Rapunzel’s Ribbons Provide a washing line, pegs and ribbon box in different lengths, widths, colours and patterns to sort out so Rapunzel can find: • The right one for her hairdo • Match her dress • Select a ribbon that will reach to the ground • How many ribbons are on the line? How many are in the box? • How many are there all together? • Which one is longest, shortest, wider, narrower? • How many are medium - sized, small or large? • Snap! – Are any ribbons the same length / width etc? • What are the differences? • Rapunzel has chosen 2 ribbons to wear as she is wearing her hair in bunches. How many ribbons are left? How do you know? This activity can be used to support the following domains at 1 *, 2 ** and 3*** • Number word sequences - Count backwards and forwards as they place ribbons on the line, how many? Or use numbered pegs. • Read and Write numbers - Record the number of ribbons in the box and on the line using simple grid. • Structuring Numbers – Grouping - Using up to 5 ribbons with 2 differences ask the children, how many do they see. E. g. 2 shiny and 2 stripy or 4 red and 1 blue. • Counting and Comparing Collections - Group the patterned/plain/red/shiny ribbons together. How many are there? • Measurement - Discuss which ribbon is longest/shortest. How do you know? Lining them up next to each other to compare lengths. • Counting Strategies , Early addition and subtraction / facts to 10 - How many are silver? How many are gold? How many are there all together? • Early Multiplication and Division - Use the washing line to support early skip counting. Peg 2 ribbons together ‘ 2, 4, 6…’ • Patterns and Relationships - Use pictures/colours/socks to create and extend patterns.

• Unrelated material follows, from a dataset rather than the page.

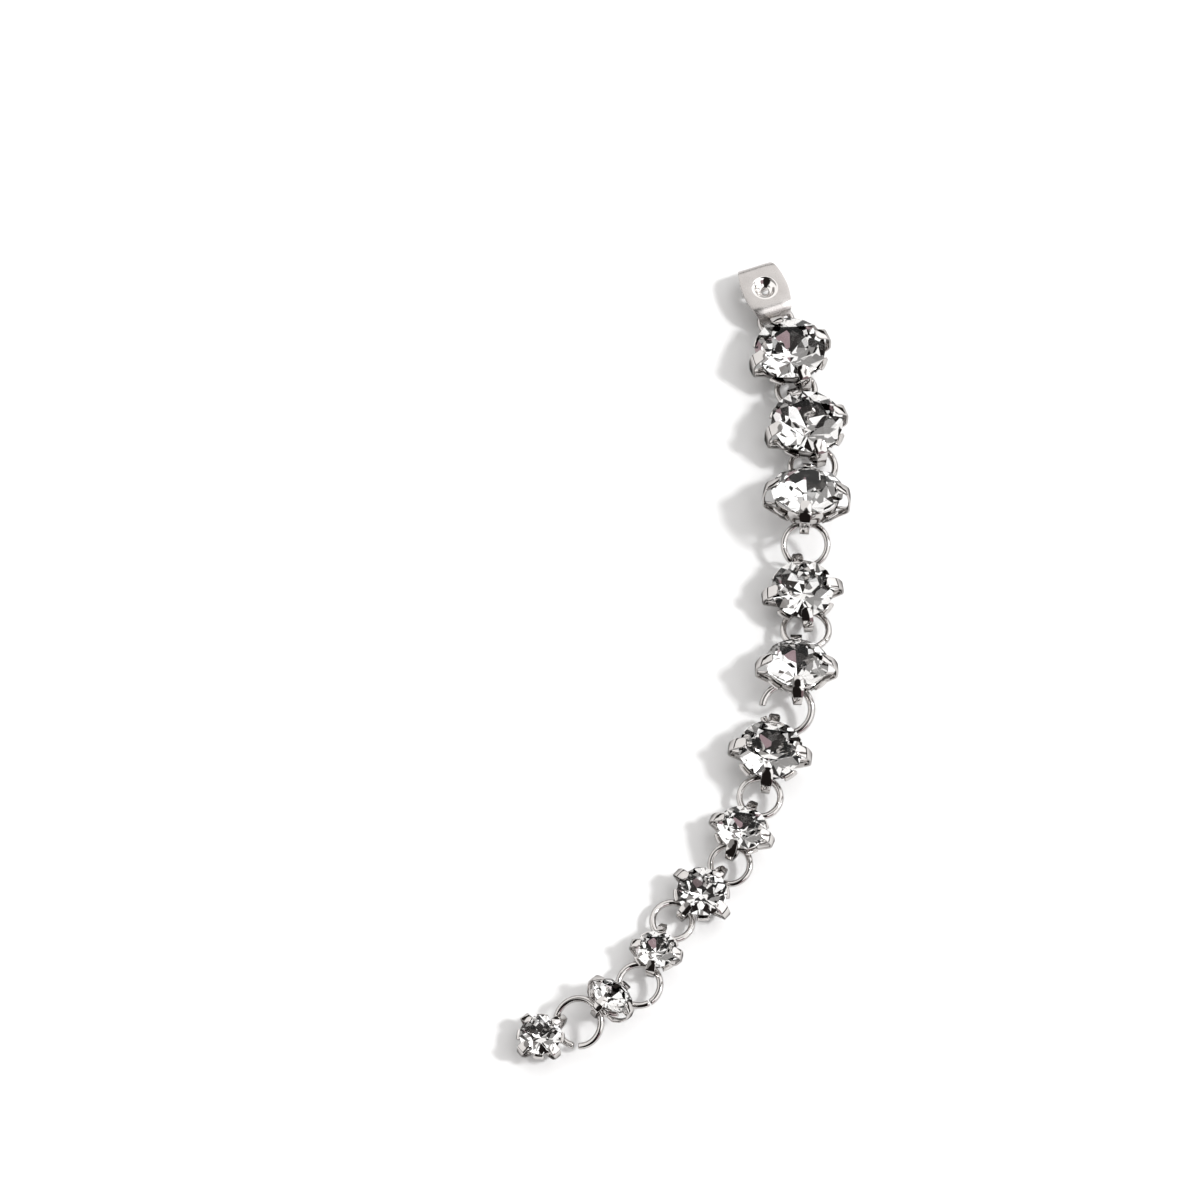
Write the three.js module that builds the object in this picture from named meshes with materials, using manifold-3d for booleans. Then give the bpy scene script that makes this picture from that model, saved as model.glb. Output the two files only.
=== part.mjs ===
// A long rhinestone drop: a butterfly clutch, then eleven claw-set stones that grow smaller down the
// chain, one jump ring above each of them. It lies loosely on a flat surface, in a gentle curve.
// Millimetres, +Z up. The clutch is at the +Y end, and the tail curves towards -X. The origin is at
// the middle of the bottom of the whole drop.
import * as THREE from 'three';
import { mergeVertices } from 'three/addons/utils/BufferGeometryUtils.js';
import Module from 'manifold-3d';

const wasm = await Module();
wasm.setup();

// Sheet metal of the settings and the clutch
const SHEET = 0.3;
const STONE_GAP = 0.08; // air between a stone and its setting

// Stone, as fractions of its girdle diameter: heights are from the middle of the girdle
const TABLE_RADIUS = 0.27;
const GIRDLE_HALF = 0.015;
const CROWN = 0.15;
const PAVILION = 0.41;
const STONE_SIDES = 16;

// Setting, in mm above its base or outside the girdle
const TUNNEL_TOP = 1.3; // a ring's wire runs below this, behind a claw
const FOOT_HEIGHT = 0.55; // where a claw's foot turns upward
// how far a claw stands outside the girdle, by the stone's diameter
const CLAW_BULGE = { 6.3: 0.45, 5.35: 0.7, 4.1: 0.75, 3.35: 0.45 };
const WIRE_HEIGHT = 0.9; // middle of the wire of the ring below
const WIRE_INNER = 0.88; // nearest that this wire comes to the middle of the setting

// Setting, as fractions of the stone's diameter
const CLAW_TIP = 0.38; // radius where a claw ends on the crown
const CLAW_WEB = 0.38; // radius where its thick part under the girdle starts
const CLAW_ROOT = 0.1; // radius where it leaves the base
const BASE_RADIUS = 0.22;
const WALL_FOOT = 0.37; // radius of the cup wall's lower edge
const WALL_LIP = 0.46; // radius where it flares out to the girdle
const WALL_SIDES = 8;

// Clutch
const CLUTCH_WIDTH = 4.1; // across the middle of its plate
const CLUTCH_END_WIDTH = 3.4;
const TONGUE_WIDTH = 1.6; // the curled ends are narrower than the plate
const SCROLL_RADIUS = 1.05; // middle of the sheet
const SCROLL_OFFSET = 1.65; // from the post to the middle of each scroll
const SCROLL_STEPS = 9;
const SCROLL_TURN = 275; // degrees that a tongue curls round
const PLATE_TURN = 80; // degrees that the plate bends down before the tongue starts
const DIMPLE_RADIUS = 1.05;
const DIMPLE_DEPTH = 0.5;
const POST_HOLE_RADIUS = 0.45;
const PLATE_HEIGHT = 2 * SCROLL_RADIUS + SHEET / 2; // middle of the sheet
const CLUTCH_SLIDE = [-1.2, -2]; // where the first ring may lie in its lower curl
const CLUTCH_PLACE = { step: 7.2, bearing: 18, turn: 20 };

// How each setting lies, from the clutch down. girdle is the stone's diameter. step is the distance
// from the setting before and bearing its direction, 0 being -Y and positive towards +X. turn is
// about the vertical, lean tips the stone towards +Y and roll towards +X.
const SETTINGS = [
  { girdle: 6.3, step: 0, bearing: 0, turn: 14, lean: 2.5, roll: -4 },
  { girdle: 6.3, step: 7.5, bearing: 8, turn: 12, lean: 4.5, roll: 0 },
  { girdle: 6.3, step: 8.15, bearing: -2, turn: -13, lean: 25, roll: 0 },
  { girdle: 5.35, step: 7.35, bearing: -3, turn: 0, lean: 0, roll: -4 },
  { girdle: 5.35, step: 8, bearing: -6.5, turn: -8, lean: 19, roll: 0 },
  { girdle: 5.35, step: 7.3, bearing: -19, turn: -15, lean: 6, roll: 0 },
  { girdle: 4.1, step: 7.25, bearing: -20, turn: -31, lean: 11, roll: 0 },
  { girdle: 4.1, step: 5.95, bearing: -34, turn: -49, lean: 0, roll: 0 },
  { girdle: 3.35, step: 6.4, bearing: -35.5, turn: -22, lean: 12, roll: 0 },
  { girdle: 3.35, step: 6.1, bearing: -45, turn: -45, lean: 27, roll: 25 },
  { girdle: 3.35, step: 5.45, bearing: -63.5, turn: -57, lean: 6, roll: 0 },
];

// The jump ring above each setting. across is its outer diameter, cut the place of its saw cut
// (0 is its right side, 90 its upper end), open the width of the cut, lift how far one end springs up,
// shift how far it lies to the right of the line between the two claws, and height where its wire lies
// on the lower setting's claw.
const RINGS = [
  { across: 3.4, wire: 0.54, cut: 60, open: 0.1, lift: 0, shift: 0.05, height: 0.9 },
  { across: 3.85, wire: 0.54, cut: 100, open: 0.1, lift: 0, shift: 0, height: 1 },
  { across: 4.4, wire: 0.54, cut: 120, open: 0.1, lift: 0, shift: 0.2, height: 1.25 },
  { across: 4.25, wire: 0.52, cut: 75, open: 0.1, lift: 0, shift: 0.3, height: 1.6 },
  { across: 4.4, wire: 0.55, cut: -30, open: 0.15, lift: 0.1, shift: 0.4, height: 1.6 },
  { across: 4.7, wire: 0.6, cut: 207, open: 0.9, lift: 0.35, shift: 0.1, height: 1.1 },
  { across: 3.9, wire: 0.54, cut: 80, open: 0.1, lift: 0, shift: 0.1, height: 1.2 },
  { across: 3.75, wire: 0.53, cut: 95, open: 0.1, lift: 0, shift: 0.27, height: 0.9 },
  { across: 3.75, wire: 0.53, cut: 85, open: 0.1, lift: 0, shift: -0.3, height: 1 },
  { across: 3.9, wire: 0.53, cut: -14, open: 0.12, lift: 0.05, shift: 0.4, height: 1 },
  { across: 4.25, wire: 0.53, cut: -32, open: 0.3, lift: 0.4, shift: 0.3, height: 0.9 },
];
const RING_STEPS = 22;
const WIRE_SIDES = 8;
const FITTING_ROUNDS = 30; // halvings when a ring's place is looked for
const RING_GAP = 0.3; // air between a ring's wire and the claw that it hangs on

const MATERIALS = {
  setting: { color: 0xd8d8da, roughness: 0.12, metalness: 1 },
  stone: { color: 0xe6e2e6, roughness: 0.05, metalness: 0 },
  ring: { color: 0xdcdcde, roughness: 0.1, metalness: 1 },
  clutch: { color: 0xc8c5c4, roughness: 0.3, metalness: 1 },
};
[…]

Building Towers Provide a box of wooden blocks or Lego and a spinner. Children take it in turns to spin, call out the dot pattern or numeral, and take the right amount of blocks to build a tower. Alternatively use a spinner/die and a coloured die. If they spin a 3 and a blue, they take 3 blue bricks. Children may also make a symmetrical tower or try to balance both sides. Additional ideas and questions can be found on the NRICH website • Your tower is 4 blocks tall. Now you have spun a 3. How many does that make all together? How many more do you need to make a tower 10 blocks tall? • Who has the tallest tower? Who has the shortest? How many blocks difference is there? This resource can be used to support the following domains at 1 *, 2 ** and 3*** Read and Write numbers – Reading numbers on the die, using a vertical number line to measure how tall their tower is. • Counting and Comparing Collections - I have used more/less bricks than you. Take 10 bricks and build a tower. Who can make a tower with 8 bricks? What happens if I add one/two more? • Counting Strategies, Early addition and subtraction/ facts to 10 – I have used 5 red bricks and 4 blue bricks. • Early Multiplication and Division – Share the bricks out fairly then make your tower. • Patterns and Relationships – Using only 2 colours make a pattern e. g. red/blue/red/blue. • Solve Simple Number Stories – The Three Little Pigs needed to use 12 bricks to build a tower for Rapunzel. Can you help them build it?
Mosaic Castles Provide lots of different sized squares from paper and leave in a tray for the children to glue towers and walls , mosaic style, to pieces of paper. Use graph paper to match and count off squares (ideally adult would model this activity by sticking the squared paper). • How many green/yellow squares have you used? • How many all together? • Who has used the most/least squares? This resource can be used to support the following domains at 1 *, 2 ** and 3*** • Counting and Comparing Collections - Can you use 5 yellow, 5 blue, 5 green and 5 pink? • Early Multiplication and Division – Can we share out the squares equally before we start? • Mental Agility – Basic Facts - Use doubles up to 5 or make symmetrical patterns. • Patterns and Relationships – Look at symmetry or balancing the sides of the pattern. • Solve Simple Number Stories – Design a castle for a big ugly monster or a beautiful little princess to hide in. If given an actual figure, children can see if their tower is large enough by placing it up against the tower.